START AVAILABLE DATA

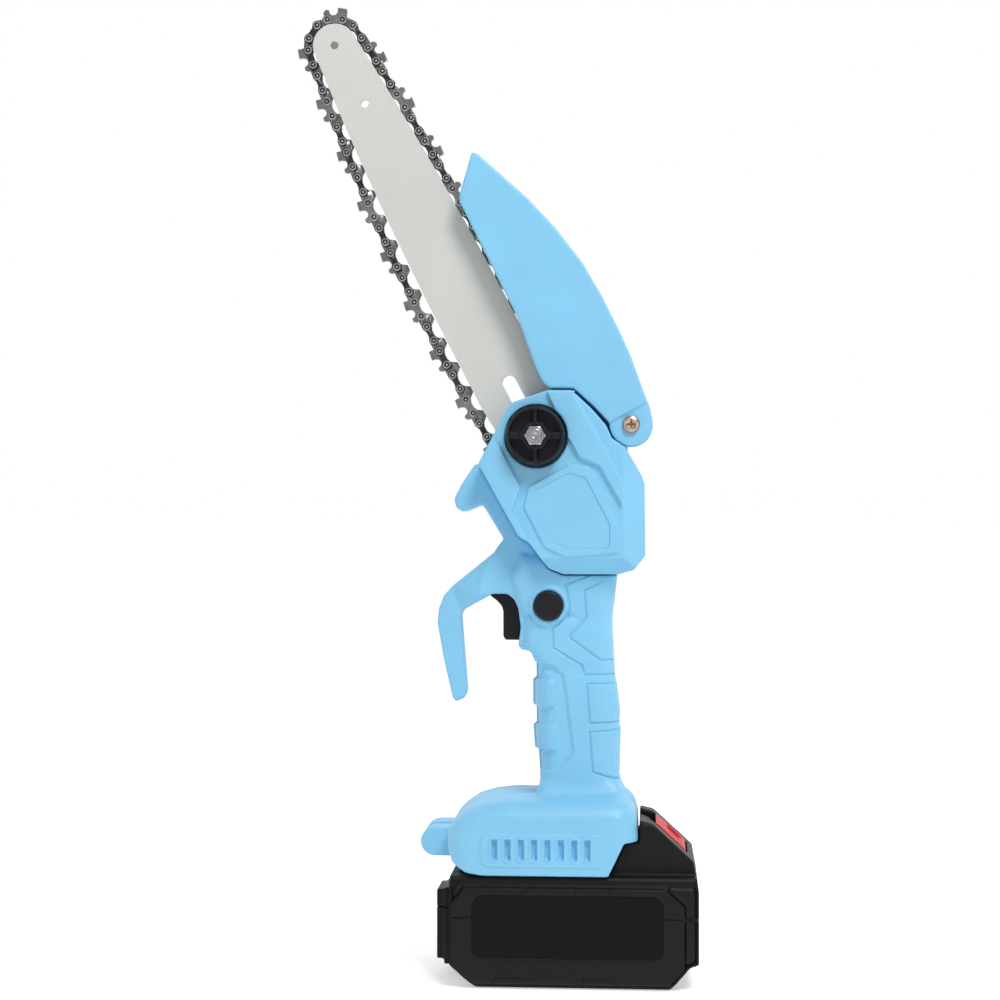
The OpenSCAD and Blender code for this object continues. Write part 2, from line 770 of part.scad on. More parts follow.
module housing_near() {
    lug_web = [[14, 240], [25, 238], [26.2, 245], [28, 248.6], [22, 257.6], [19, 249]];
    // Closes the gap behind the cover's corner, inside the guard.
    guard_web = [
        [-1, 266.5], [2.8, 271.6], [12.2, 263.2], [19.2, 256], [21, 254.6], [19.8, 248], [17, 246], [8, 258]
    ];
    color(blue) difference() {
        union() {
            difference() {
                body_block(true);
                body_hollow(true);
                // Room for the chain, between the head's wall and the cover.
                between(-30, -6) polygon(inset(head_outline, -0.6));
            }
            difference() {
                between(-6, 0) polygon(head_outline);
                between(-3.5, 1) polygon(inset(head_outline, wall));
            }
            near_bosses();
            between(-9.1, -6) bar_frame() round_rect(-15, 15, 19, 46, 5);
            rod(sprocket_x, sprocket_z, 10.6, -8, 0);
            rod(lug_x, lug_z, 7.4, lug_y[0], lug_y[1]);
            between(-6, lug_y[1]) polygon(lug_web);
            between(-6, lug_y[1]) polygon(guard_web);
            intersection() {
                between(lug_y[0], lug_y[1]) polygon(lug_web);
                between(lug_y[0], lug_y[1]) translate([lug_x, lug_z]) circle(9.6);
            }
        }
        trigger_way();
        near_screw_holes();
        rod(button_x, button_z, button_r + 0.1, -30, -11);
        rod(button_x, button_z, 3.3, -20, 1);
        rod(sprocket_x, sprocket_z, 5.2, -20, 5);
        rod(sprocket_x, sprocket_z, bearing_r + 0.02, front_bearing_y, 5);
        between(-20, 5) bar_frame() translate([0, stud_at]) circle(3.05);
        tension_channel();
        tension_way();
        rod(lug_x, lug_z, pivot_r + 0.05, -30, 5);
        rod(lug_x, lug_z, 6.6, -9, -2);
        vents(-40, -foot_half + vent_depth);
    }
}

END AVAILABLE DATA

### REQUIRED TASK:
Set down all of the data above, word for word.

### ANSWER BELOW:
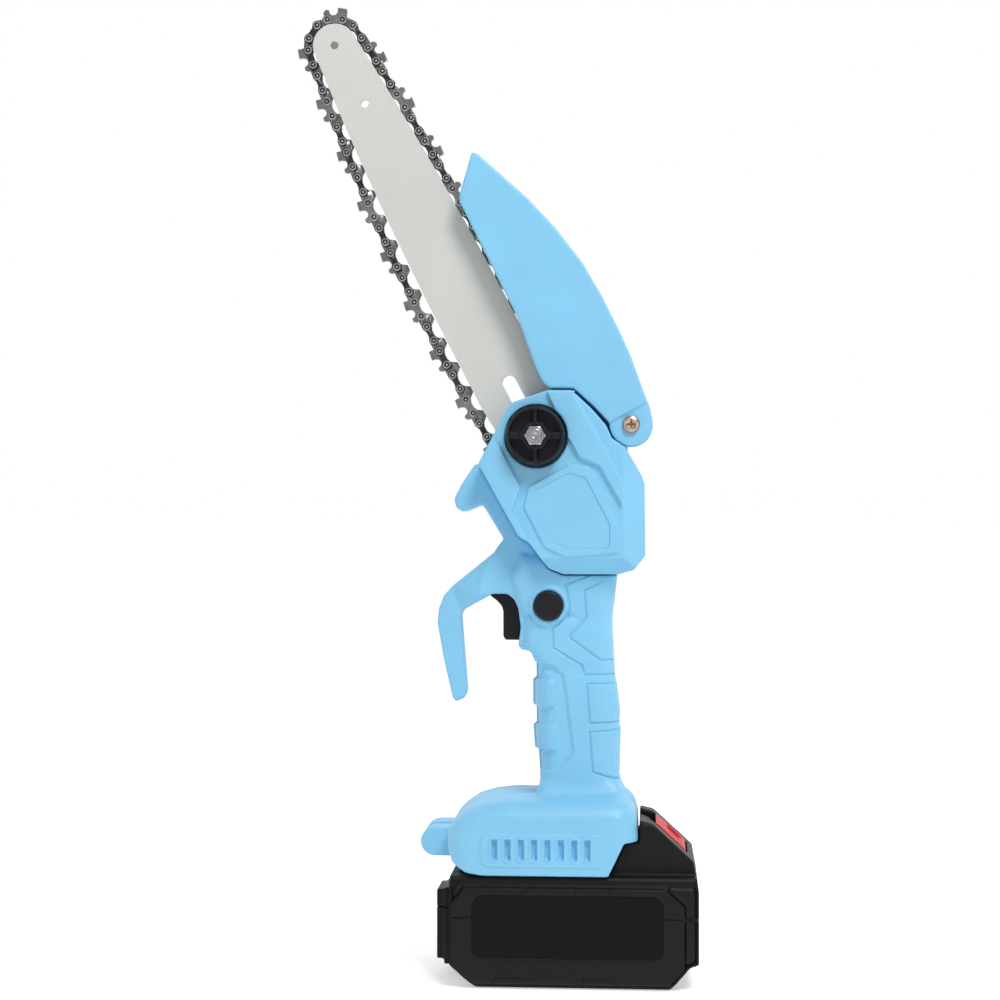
The OpenSCAD and Blender code for this object continues. Write part 2, from line 770 of part.scad on. More parts follow.
module housing_near() {
    lug_web = [[14, 240], [25, 238], [26.2, 245], [28, 248.6], [22, 257.6], [19, 249]];
    // Closes the gap behind the cover's corner, inside the guard.
    guard_web = [
        [-1, 266.5], [2.8, 271.6], [12.2, 263.2], [19.2, 256], [21, 254.6], [19.8, 248], [17, 246], [8, 258]
    ];
    color(blue) difference() {
        union() {
            difference() {
                body_block(true);
                body_hollow(true);
                // Room for the chain, between the head's wall and the cover.
                between(-30, -6) polygon(inset(head_outline, -0.6));
            }
            difference() {
                between(-6, 0) polygon(head_outline);
                between(-3.5, 1) polygon(inset(head_outline, wall));
            }
            near_bosses();
            between(-9.1, -6) bar_frame() round_rect(-15, 15, 19, 46, 5);
            rod(sprocket_x, sprocket_z, 10.6, -8, 0);
            rod(lug_x, lug_z, 7.4, lug_y[0], lug_y[1]);
            between(-6, lug_y[1]) polygon(lug_web);
            between(-6, lug_y[1]) polygon(guard_web);
            intersection() {
                between(lug_y[0], lug_y[1]) polygon(lug_web);
                between(lug_y[0], lug_y[1]) translate([lug_x, lug_z]) circle(9.6);
            }
        }
        trigger_way();
        near_screw_holes();
        rod(button_x, button_z, button_r + 0.1, -30, -11);
        rod(button_x, button_z, 3.3, -20, 1);
        rod(sprocket_x, sprocket_z, 5.2, -20, 5);
        rod(sprocket_x, sprocket_z, bearing_r + 0.02, front_bearing_y, 5);
        between(-20, 5) bar_frame() translate([0, stud_at]) circle(3.05);
        tension_channel();
        tension_way();
        rod(lug_x, lug_z, pivot_r + 0.05, -30, 5);
        rod(lug_x, lug_z, 6.6, -9, -2);
        vents(-40, -foot_half + vent_depth);
    }
}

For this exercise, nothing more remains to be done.